Ist Deutschland für den Klimawandel gewappnet?
Berlin (dpa/wvg) - Es ist ein Alptraum, der Tausende Menschen innerhalb weniger Stunden aus ihrem Alltag gerissen hat. Die Starkregen-Ereignisse in Nordrhein-Westfalen und Rheinland-Pfalz sind ungewöhnlich heftig, die Zahl der Toten hat die der Jahrhundertflut aus dem Jahr 2002 überschritten. Wissenschaftler sind überzeugt: Die Extremwetterphänomene hängen auch mit dem Klimawandel zusammen. „Bei einer Erwärmung von zwei Grad Celsius oder gar mehr müssen wir mit noch viel heftigeren Extremwetterereignissen rechnen“, sagt der Chef des Umweltbundesamts (UBA), Dirk Messner. Schon jetzt hat sich die Erde um rund 1,2 Grad im Vergleich zur vorindustriellen Zeit erhitzt.
Nach den Daten des UBA würde ein ungebremster Klimawandel erhebliche Schäden für Natur, Infrastruktur und das Wirtschaftssystem in Deutschland mit sich bringen. Und auch die Starkregen-Ereignisse in Westdeutschland haben laut Messner klar gezeigt: Ohne ambitionierten Klimaschutz wird sich die Lage verschlimmern. Ohne Anpassung an die neuen Herausforderungen allerdings auch.
Der Vorsitzende des Vereins Deutsche Allianz Klimawandel und Gesundheit, Martin Herrmann, geht etwa davon aus, dass auch die Gesundheitsversorgung derzeit nicht optimal auf Extremwetter eingestellt ist.
„Die meisten Krankenhäuser haben zwar vorbereitete Pläne, wie sie mit dem Massenanfall von Verletzten oder Erkrankten umgehen. Aber ob sie bei extremen Wetterereignissen strukturell und personell die eigene Leistungsfähigkeit aufrechterhalten können, ist völlig unklar“, sagt Herrmann. Er kritisiert, dass es flächendeckend auch keine Hitzeschutzpläne für Kliniken oder Praxen gebe.
Auch die Menschen selbst wüssten oftmals nicht, wie sie sich in der unerwarteten Not zu verhalten hätten, sagt Professor Boris Lehmann, der an der Technischen Universität Darmstadt zu Wasserbau und Hydraulik lehrt. „Menschen unterschätzen die Kraft und Geschwindigkeit des Wassers nur allzu oft.“ Mehr Aufklärung, bereits in der Grundschule, wäre aus seiner Sicht dringend geboten.
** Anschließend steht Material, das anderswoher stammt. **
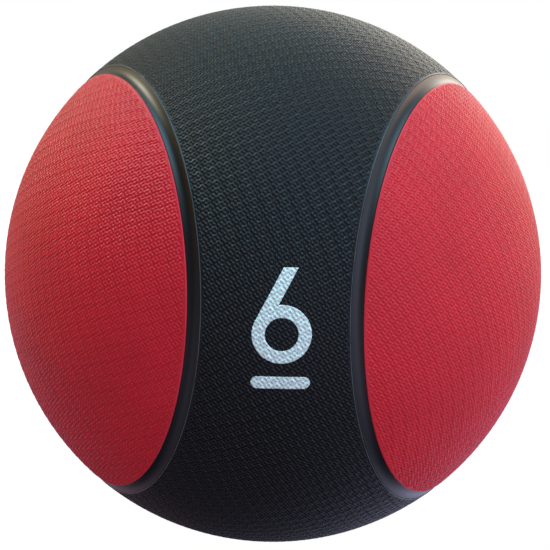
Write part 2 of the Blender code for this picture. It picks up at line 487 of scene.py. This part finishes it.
def ink(name, colour, fine_share):
    """A thin, slightly worn ink film that follows the net, painted darker in the net's valleys
    as shade.
    """
    mat, g = new_material(name)
    fine = g.fine_waves("net")
    whole = g.math("ADD", fine, g.attribute("relief"))
    up = g.ramp(whole, low=-2.8, high=1.6)
    patch = g.noise(g.place(), scale=260.0, detail=3.0, roughness=0.6)
    # Painted shade: the ink is darker in the net's valleys and paler on its ridges.
    base = g.mix(up, tinted(colour, 0.80), tinted(colour, 1.07))
    g.surface(
        colour=g.scaled(base, g.scale_add(patch, factor=0.16, plus=0.92)),
        roughness=g.scale_add(patch, factor=0.15, plus=0.42),
        height=g.math("MULTIPLY", fine, fine_share),
        depth_mm=RELIEF_MM,
    )
    return mat


# In both rubbers the valley colour holds dirt and painted shade, and the third colour is a
# pale painted highlight for the rolled edges.
BLACK = net_rubber(
    "black_cover_rubber", valley=(0.0024, 0.0026, 0.0028), ridge=(0.0065, 0.0070, 0.0076),
    edge_highlight=(0.090, 0.093, 0.097), roughness=0.28, fine_share=1.0, blended=True, specular=0.25,
)
RED = net_rubber(
    "red_panel_rubber", valley=(0.600, 0.0090, 0.018), ridge=(0.740, 0.0180, 0.032),
    edge_highlight=(0.64, 0.06, 0.08), roughness=0.34, fine_share=1.0 - RED_FINE_SHARE, blended=False,
    specular=0.26,
)
STRIP = smooth_rubber("seam_rubber", (0.0020, 0.0021, 0.0023), roughness=0.24,
                      grain_scale=1500.0, depth_mm=0.004, specular=0.4, spread=0.12)
INK = ink("weight_mark_ink", (0.82, 0.94, 0.86), fine_share=1.0)
VALVE = smooth_rubber("valve_rubber", (0.012, 0.012, 0.013), roughness=0.42)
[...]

Auch beim Katastrophenschutz könnte der Ruf nach neuen Strukturen lauter werden. In Friedenszeiten sind auch hier nämlich die Länder alleine zuständig. Während Helfer Menschen von Balkonen retten, will die Bundesregierung erst einmal nicht darüber sprechen, wie gut oder schlecht Deutschland beim Katastrophenschutz aufgestellt ist.
Die stellvertretende Regierungssprecherin Martina Fietz sagt lediglich, dass die „bewährten Strukturen der Katastrophenhilfe in Kommunen und Ländern auch weiter erfolgreich greifen“ würden. „Wenn erforderlich, werden sie weiter verstärkt werden.“
Umweltverbände fordern jenseits der Frage nach einer Neuverteilung von Kompetenzen Sofortmaßnahmen, um die Klima-Anpassung in Deutschland voranzubringen. Der Vorsitzende des Bundes für Umwelt und Naturschutz Deutschland (BUND), Olaf Bandt, regt an, „den bisher vernachlässigten Hochwasserschutz in den Mittelpunkt der Politik zu stellen“. So müssten etwa neben größeren Flüssen auch kleinere Fließgewässer künftig eine wichtige Rolle spielen, sagt Bandt.
Ob auf diese Weise schwere Unglücke abzuwenden sind, ist unklar. Statistisch gesicherte Aussagen über die Starkniederschläge der Zukunft lassen sich laut Umweltbundesamt (UBA) bislang nicht treffen. Klar ist nur: Der Klimawandel ist längst in Deutschland angekommen - und wird nicht wie ein vorübergehendes Wettertief einfach wieder abziehen.